For Westerners the film recalls a further, deep-seated cultural genre, adding texture to the familiar chase-trope, though this may have limited resonance with Russian audiences. This is the chivalric trial. The true love in the case of this dedicated social outsider is naturally absent, but he endeavours nonetheless to prove his worth, like any honourable knight of the mediaeval realm, in the eyes of God. This probably inadvertent association reflects this mediaeval literary genre’s resemblance, through its structural or morphological similarities (Propp 1968 [1928]), to tropes of broader reach and significance, the biblical lesson and even its still broader, pagan relative, the fairy tale, here transposed with visual panache to the quintessentially modern – and modernist – setting of interwar Russia. As Natascha Drubek-Meyer (2023:199) puts it, the film’s “protagonist must undergo several trials as he completes his mission, adhering to the classical structure of a fairy tale.”
The deeply mined mythic narrative conventions combine with earthy imagery, juxtaposing squalor with apparent grandeur, to lend the film more than a little flavour of horror, in keeping with tendencies not uncommon among fairy tales. Drubek-Meyer suggests that the filmmakers may have taken some inspiration from Gogol’s own classic contributions to Gothic literature, given their previous film-adaptation work in this area (2023:199). The film, at any rate, seems to channel a little of the incipient horror of the brothers Grimm and visualise that horror in a way reminiscent of Hieronymus Bosch, renowned illustrator of hell, who, at the reputed dawn of the modern epoch, seemed to capture the essence, at least to modern eyes, of mediaeval brutality. A subtle yet important effect of the visual storytelling should be noted in this regard.

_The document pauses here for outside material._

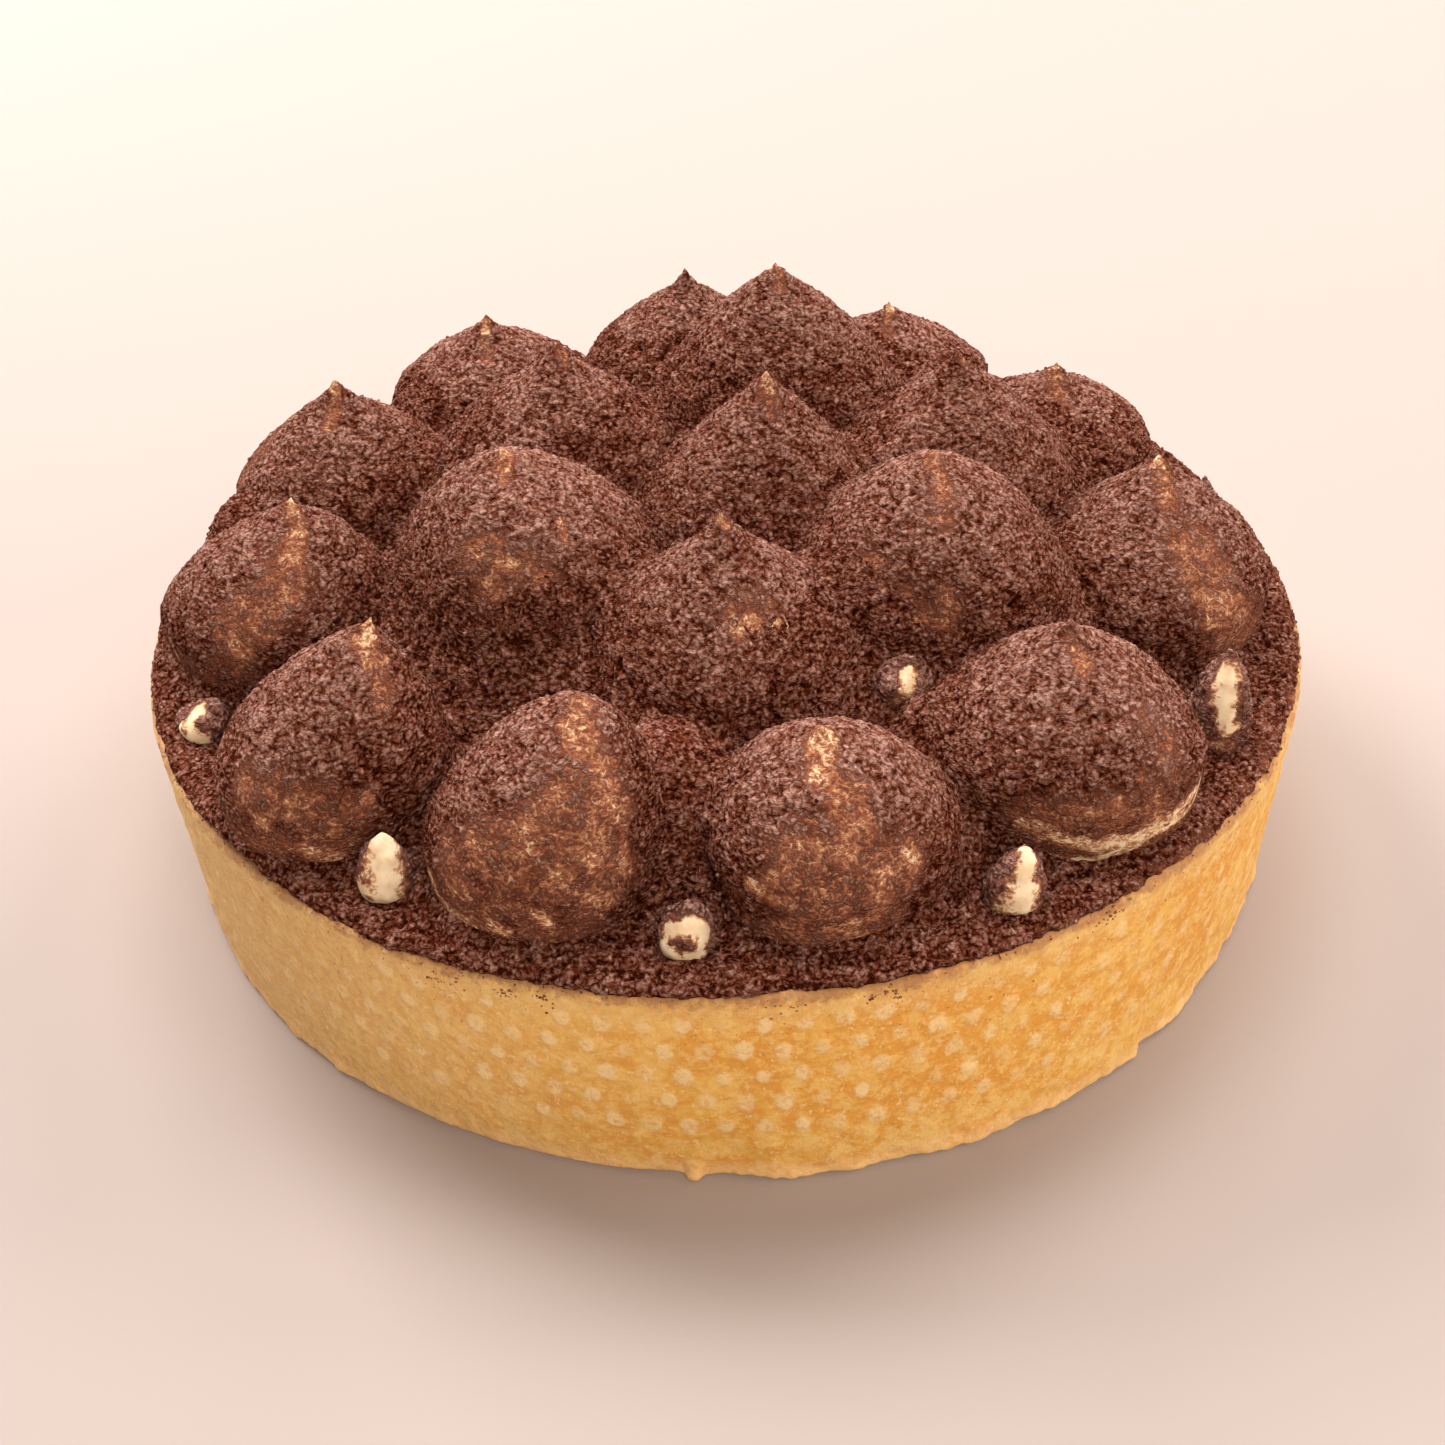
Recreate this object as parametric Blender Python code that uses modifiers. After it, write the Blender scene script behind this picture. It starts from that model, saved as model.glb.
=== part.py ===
"""Tiramisu tart: a shortcrust case, filled with cream and topped with piped cream kisses.

Lengths are metres, written as millimetres times MM. Z is up, the underside lies at z = 0, and the
front of the tart faces -Y. Turns are degrees round the axis, 0 at the front and growing towards +X.
"""
import math
from collections import namedtuple

import bmesh
import bpy
from mathutils import Vector

MM = 0.001
GAP = 0.3 * MM

# Pastry case
CASE_RADIUS_TOP = 90.0 * MM
CASE_RADIUS_BASE = 87.0 * MM
CASE_HEIGHT = 35.6 * MM
CASE_WALL = 5.0 * MM
CASE_FLOOR = 5.0 * MM
RIM_ROUND = 1.1 * MM
FOOT_ROUND = 0.9 * MM
CASE_STEPS = 84
RIM_WAVE = 0.45 * MM
SIDE_WAVE = 0.5 * MM
LIP = 0.9 * MM
LIP_START = 8.0
LIP_END = 42.0

# Cream inside the case: level near the rim, with a low mound in the middle
CREAM_LEVEL = 35.0 * MM
MOUND_RISE = 13.5 * MM
MOUND_FLAT = 36.0 * MM
MOUND_FOOT = 68.0 * MM
MOUND_RINGS = 9
CREAM_STEPS = 64

# Piped drops. The skin runs from the tip down to the widest ring, which lies seat radii above the
# cream that the drop stands on, and then curls in to a narrower foot. A larger shoulder is fuller.
Form = namedtuple("Form", "segments rings seat shoulder")
OUTER_FORM = Form(segments=22, rings=11, seat=0.56, shoulder=1.5)
INNER_FORM = Form(segments=22, rings=11, seat=0.15, shoulder=1.4)
DOT_FORM = Form(segments=12, rings=8, seat=0.9, shoulder=2.1)
TIP_CROWDING = 1.5
PEAK_HEIGHT = 2.4 * MM
PEAK_WIDTH = 1.7 * MM
PEAK_SHARE = 0.2
LUMP = 0.025
SOFTNESS = 1.4 * MM

# One row a drop: turn, distance from the axis, radius, height of the tip, how far the tip leans to
# +X and to +Y, and roundness, from 1.1 for a cone to 1.8 for a ball. Lengths are in millimetres.
OUTER_KISSES = (
    (-49.5, 73.0, 16.4, 66.0, 8.0, 2.5, 1.30),
    (-21.0, 69.8, 16.0, 65.0, 6.0, 2.5, 1.90),
    (11.0, 68.0, 17.0, 61.5, -1.0, 0.0, 1.75),
    (43.0, 68.0, 18.6, 63.5, 0.0, 1.5, 1.40),
    (83.0, 66.5, 17.8, 64.0, 0.0, 2.5, 1.20),
    (122.0, 66.5, 17.0, 58.5, 0.5, 0.0, 1.05),
    (152.5, 67.0, 17.0, 59.0, 0.0, 0.0, 1.05),
    (184.0, 66.5, 17.8, 63.0, 0.0, 0.0, 1.00),
    (215.0, 68.5, 18.0, 60.5, 0.0, 0.0, 1.10),
    (246.0, 68.0, 17.8, 64.0, 0.5, 0.0, 1.00),
    (277.5, 68.5, 17.2, 63.0, 4.0, 1.5, 1.35),
)
INNER_KISSES = (
    (0.0, 31.5, 19.0, 72.5, 0.0, 0.0, 0.95),
    (59.5, 36.0, 20.3, 73.5, -0.5, 0.0, 1.70),
    (110.0, 40.0, 19.0, 72.5, 0.0, 0.0, 1.10),
    (164.5, 39.0, 20.5, 77.0, 0.0, 0.0, 1.35),
    (230.0, 34.0, 19.5, 72.0, 1.5, 0.0, 1.05),
    (294.0, 31.5, 20.5, 73.0, -2.5, 0.0, 1.80),
)
CENTRE_KISS = (110.0, 6.5, 19.0, 76.0, 1.5, 0.0, 1.15)

# Small dots of cream in the same terms: one in each gap of the outer ring, and one further in
OUTER_DOTS = (
    (-35.0, 81.5, 3.7, 45.5, 0.4, 0.8, 1.6),
    (-4.7, 80.5, 3.6, 43.5, 1.0, 0.6, 1.6),
    (26.5, 82.5, 3.7, 45.5, 1.4, 0.6, 1.3),
    (60.5, 81.0, 4.2, 51.0, 0.8, 0.8, 1.5),
    (103.5, 82.0, 2.8, 45.0, 0.0, 0.0, 1.2),
    (138.0, 81.0, 3.8, 42.5, 0.5, -0.6, 1.5),
    (168.5, 81.0, 3.6, 44.0, -0.6, 0.4, 1.4),
    (199.5, 81.0, 4.0, 42.5, 0.6, 0.5, 1.6),
    (230.5, 80.5, 3.7, 44.5, 0.3, -0.8, 1.5),
    (262.0, 83.0, 3.3, 43.0, 0.0, 0.5, 1.2),
    (291.0, 83.0, 3.6, 41.5, 1.2, 0.8, 1.6),
)
INNER_DOTS = (
    (32.0, 47.0, 4.0, 52.5, 0.8, 0.5, 1.5),
)


def clear_scene():
    for old in list(bpy.context.scene.objects):
        bpy.data.objects.remove(old, do_unlink=True)


def make_material(name, colour, roughness):
    material = bpy.data.materials.new(name)
    material.use_nodes = True
    shader = material.node_tree.nodes["Principled BSDF"]
    shader.inputs["Base Color"].default_value = (*colour, 1.0)
    shader.inputs["Roughness"].default_value = roughness
    shader.inputs["Metallic"].default_value = 0.0
    return material


def make_object(name, mesh, material, collection):
    obj = bpy.data.objects.new(name, mesh)
    collection.objects.link(obj)
    mesh.materials.append(material)
    return obj


def smooth_step(value):
    value = min(max(value, 0.0), 1.0)
    return value * value * (3.0 - 2.0 * value)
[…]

The mise-en-scéne is nicely, expertly crafted with rich palette and lighting. Indeed, aesthetic considerations seem to have been paramount, without ever devolving into empty formalism. The filmmakers aim, with considerable success, to create the impression of a cohesive and atmospheric narrative universe. The film’s dense, diverse referentiality, from anachronistic constructivist-style graffiti11 to Clockwork-Orange-style uniforms (Romney 2021) (Fig. 1), lends it a timeless quality. This, I believe, has implications for the character and capacity of period drama per se as social critique. The painstaking attention to authenticity, paradoxically, can, and often does, create its own sense of unreality. It easily tends towards a highly artificial composite of definitively period elements, riven from their own historical context. The arch example to the point of parody would be the ITV (UK) television production of Poirot or Agatha Christie’s Poirot (created by Clive Exton and Brian Eastman 1989-2013). The mise-en-scène of almost every shot is saturated with the Art Deco design for which the period is most noted. Similar, if milder, tendencies can be observed in a new Czech feature, Matěj Chlupáček’s Úsvit / We Have Never Been Modern (2023, Czech Republic, Slovakia), itself billed, a little misleadingly, as a kind of detective story, and which happens to share Poirot’s interwar setting. This is suggestive of the cultural reach of pop-culture output like Poirot and its associated period-drama conventions.

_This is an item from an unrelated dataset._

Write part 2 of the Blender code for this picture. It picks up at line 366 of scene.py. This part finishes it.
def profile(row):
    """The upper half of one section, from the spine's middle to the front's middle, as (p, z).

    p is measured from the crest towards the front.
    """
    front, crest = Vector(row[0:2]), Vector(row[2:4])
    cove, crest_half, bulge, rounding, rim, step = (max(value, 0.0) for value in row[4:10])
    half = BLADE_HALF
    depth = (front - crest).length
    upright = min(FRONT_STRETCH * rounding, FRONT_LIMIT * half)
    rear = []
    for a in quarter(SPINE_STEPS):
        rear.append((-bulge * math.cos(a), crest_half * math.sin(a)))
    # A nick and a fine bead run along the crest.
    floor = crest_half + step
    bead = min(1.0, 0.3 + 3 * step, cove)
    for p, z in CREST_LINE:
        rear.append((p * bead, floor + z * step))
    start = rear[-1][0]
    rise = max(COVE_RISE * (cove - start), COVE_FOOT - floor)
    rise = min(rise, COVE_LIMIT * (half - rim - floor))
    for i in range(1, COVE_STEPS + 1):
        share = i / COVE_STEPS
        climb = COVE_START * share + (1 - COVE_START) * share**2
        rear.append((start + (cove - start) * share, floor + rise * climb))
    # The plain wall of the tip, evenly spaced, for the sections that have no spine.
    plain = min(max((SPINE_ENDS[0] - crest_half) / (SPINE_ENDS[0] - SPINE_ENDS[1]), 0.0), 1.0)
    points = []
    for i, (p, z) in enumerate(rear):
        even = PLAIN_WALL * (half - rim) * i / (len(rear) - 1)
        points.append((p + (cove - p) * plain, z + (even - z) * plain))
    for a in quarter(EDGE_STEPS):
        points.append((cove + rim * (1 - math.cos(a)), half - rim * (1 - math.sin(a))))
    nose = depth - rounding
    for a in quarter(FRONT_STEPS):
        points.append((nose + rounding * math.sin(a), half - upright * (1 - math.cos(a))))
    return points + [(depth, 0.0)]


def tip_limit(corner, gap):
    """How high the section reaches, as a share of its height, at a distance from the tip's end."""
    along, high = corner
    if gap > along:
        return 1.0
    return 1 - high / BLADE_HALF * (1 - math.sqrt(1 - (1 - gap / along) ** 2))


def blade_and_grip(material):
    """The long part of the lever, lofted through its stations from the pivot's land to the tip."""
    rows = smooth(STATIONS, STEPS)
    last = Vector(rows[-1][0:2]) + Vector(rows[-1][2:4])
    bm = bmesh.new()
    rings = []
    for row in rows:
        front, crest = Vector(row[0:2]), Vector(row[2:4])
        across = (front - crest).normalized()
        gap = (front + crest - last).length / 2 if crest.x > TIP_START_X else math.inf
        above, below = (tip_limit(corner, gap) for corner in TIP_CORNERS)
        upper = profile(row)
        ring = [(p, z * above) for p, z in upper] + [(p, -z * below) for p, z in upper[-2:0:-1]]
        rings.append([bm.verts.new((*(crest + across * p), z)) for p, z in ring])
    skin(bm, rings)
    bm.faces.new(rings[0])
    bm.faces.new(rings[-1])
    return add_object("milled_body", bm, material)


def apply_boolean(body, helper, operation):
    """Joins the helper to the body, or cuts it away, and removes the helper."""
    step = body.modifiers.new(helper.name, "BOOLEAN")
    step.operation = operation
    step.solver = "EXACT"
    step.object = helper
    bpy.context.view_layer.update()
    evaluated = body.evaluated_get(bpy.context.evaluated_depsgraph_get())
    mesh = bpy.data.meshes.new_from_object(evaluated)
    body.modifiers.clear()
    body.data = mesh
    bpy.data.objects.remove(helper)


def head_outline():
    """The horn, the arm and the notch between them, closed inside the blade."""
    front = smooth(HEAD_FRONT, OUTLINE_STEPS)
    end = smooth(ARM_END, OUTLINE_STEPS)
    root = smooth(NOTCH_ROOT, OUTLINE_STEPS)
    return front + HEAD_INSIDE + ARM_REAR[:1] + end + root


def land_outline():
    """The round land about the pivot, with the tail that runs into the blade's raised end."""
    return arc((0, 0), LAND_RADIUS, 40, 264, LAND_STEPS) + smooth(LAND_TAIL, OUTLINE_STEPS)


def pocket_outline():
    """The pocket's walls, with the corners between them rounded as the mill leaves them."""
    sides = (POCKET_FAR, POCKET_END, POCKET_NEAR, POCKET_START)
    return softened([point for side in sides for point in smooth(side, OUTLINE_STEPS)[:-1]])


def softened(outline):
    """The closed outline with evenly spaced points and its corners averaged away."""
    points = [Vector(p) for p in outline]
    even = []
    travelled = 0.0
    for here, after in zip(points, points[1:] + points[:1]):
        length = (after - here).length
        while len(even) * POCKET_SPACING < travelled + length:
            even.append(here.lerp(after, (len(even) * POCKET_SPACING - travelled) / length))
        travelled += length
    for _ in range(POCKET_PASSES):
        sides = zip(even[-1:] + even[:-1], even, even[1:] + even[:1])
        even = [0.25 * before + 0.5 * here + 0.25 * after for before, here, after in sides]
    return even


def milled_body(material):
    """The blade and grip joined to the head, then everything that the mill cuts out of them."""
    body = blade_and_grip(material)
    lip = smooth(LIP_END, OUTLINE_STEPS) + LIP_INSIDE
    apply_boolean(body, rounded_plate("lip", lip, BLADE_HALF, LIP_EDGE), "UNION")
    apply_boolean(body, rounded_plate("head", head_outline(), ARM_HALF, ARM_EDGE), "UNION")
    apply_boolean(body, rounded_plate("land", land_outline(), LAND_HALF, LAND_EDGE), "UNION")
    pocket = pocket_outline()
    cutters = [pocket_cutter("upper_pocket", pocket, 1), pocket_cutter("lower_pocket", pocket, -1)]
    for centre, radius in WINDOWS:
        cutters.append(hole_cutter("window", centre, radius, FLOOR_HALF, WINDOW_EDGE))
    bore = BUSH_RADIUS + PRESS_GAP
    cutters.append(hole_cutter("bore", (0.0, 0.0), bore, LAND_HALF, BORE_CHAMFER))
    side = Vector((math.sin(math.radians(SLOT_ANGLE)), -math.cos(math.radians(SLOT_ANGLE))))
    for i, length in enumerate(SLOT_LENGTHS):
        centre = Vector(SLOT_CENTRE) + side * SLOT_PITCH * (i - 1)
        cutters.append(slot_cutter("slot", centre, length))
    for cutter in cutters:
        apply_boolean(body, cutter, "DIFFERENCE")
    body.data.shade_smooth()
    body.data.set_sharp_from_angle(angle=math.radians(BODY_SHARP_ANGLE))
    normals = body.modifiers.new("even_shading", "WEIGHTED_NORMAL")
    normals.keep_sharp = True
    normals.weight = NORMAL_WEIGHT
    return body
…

The effect of such extreme, literal-minded historicisation is extraordinarily self-defeating, even de-historicising. The social milieu – or habitus – at any historical juncture is a haphazard assemblage of prevailing rules and habituated differentiated roles, together with an array of accumulated material products and environment. In the terms favoured by cultural theorist, Fredrik Jameson, drawing on Marx, to properly historicise the subject is to consider how she is necessarily embedded within a more-or-less stable but historically contingent mode of production (1984: 89-90). In the most prosaic terms, but highly relevant to constituting the visual field, older artefacts and infrastructure tend to recede without disappearing. Canals and railways persist, for example, even if, in the ‘the age of the automobile’, their time – their indispensability to a mode of production – is passed. The historical caricature thus has its own cartoonish unreality, erasing social-historical nuance and connection, be it back into the foundational past or forward into the suppositional future. Such connections are the raw material of social critique, its necessary if not sufficient condition. By erasing them, the sense of the past is of something bracketed in its one-dimensionality, almost devoid of social context or content, and thus hard to relate to ‘real life’, to the personal experience of another time, to the experience, that is, of any historicised subject.
The anachronistic assemblage of visual elements in Captain Volkonogov Escaped does not provide fidelity to the lost reality of the time any more than the sort of visual index of exaggerated temporal specificity with which I have attempted to contrast it. What it does do, however, is provide an intelligible, sensate analogue of place in time. In its rich diversity it problematises pat stereotypes of the past and liberates the imagination. It is possible to imagine, to be specific, a connection to times gone by, to visualise the imprint of mediaeval roots, for example, which are easily erased by the readymade paradigm of the well-oiled totalitarian machine. Just as the roots of the time are more readily imagined, so are the branches that may have grown in the interim.
Consider, for example, the uniformed appearance of the captain and his comrades (Fig. 1). This is not ‘historically accurate’ but the modernist style, the heavy boots and close-cropped hair, easily recall pan-European impressions of neo-Nazi skinhead gangs. Paradoxically, such self-styled neo-Nazis have themselves rifled Germany’s interwar past for elements in the construction of their own, historically specific look. Strident tribal demarcation combined with aggressive in-group conduct; these have realistically recurred and are herein opened to critique. The film does so by using its historical visualisation to highlight the connections and the continuity they make possible. Note that the effect builds on wedding the material features of dress and style to the demeanour and aura of the active subject (Fig. 2). Hence, it is especially easy to see such associations between Volkonogov and contemporary subculture as he is pictured on a tram. He is the outsider, set apart, but confident and even impudent, drawing strength from his uniform and the sense of belonging and superiority it confers. Even in this still form he has a palpable swagger, testimony to the remarkable acting performance by Iurii Borisov.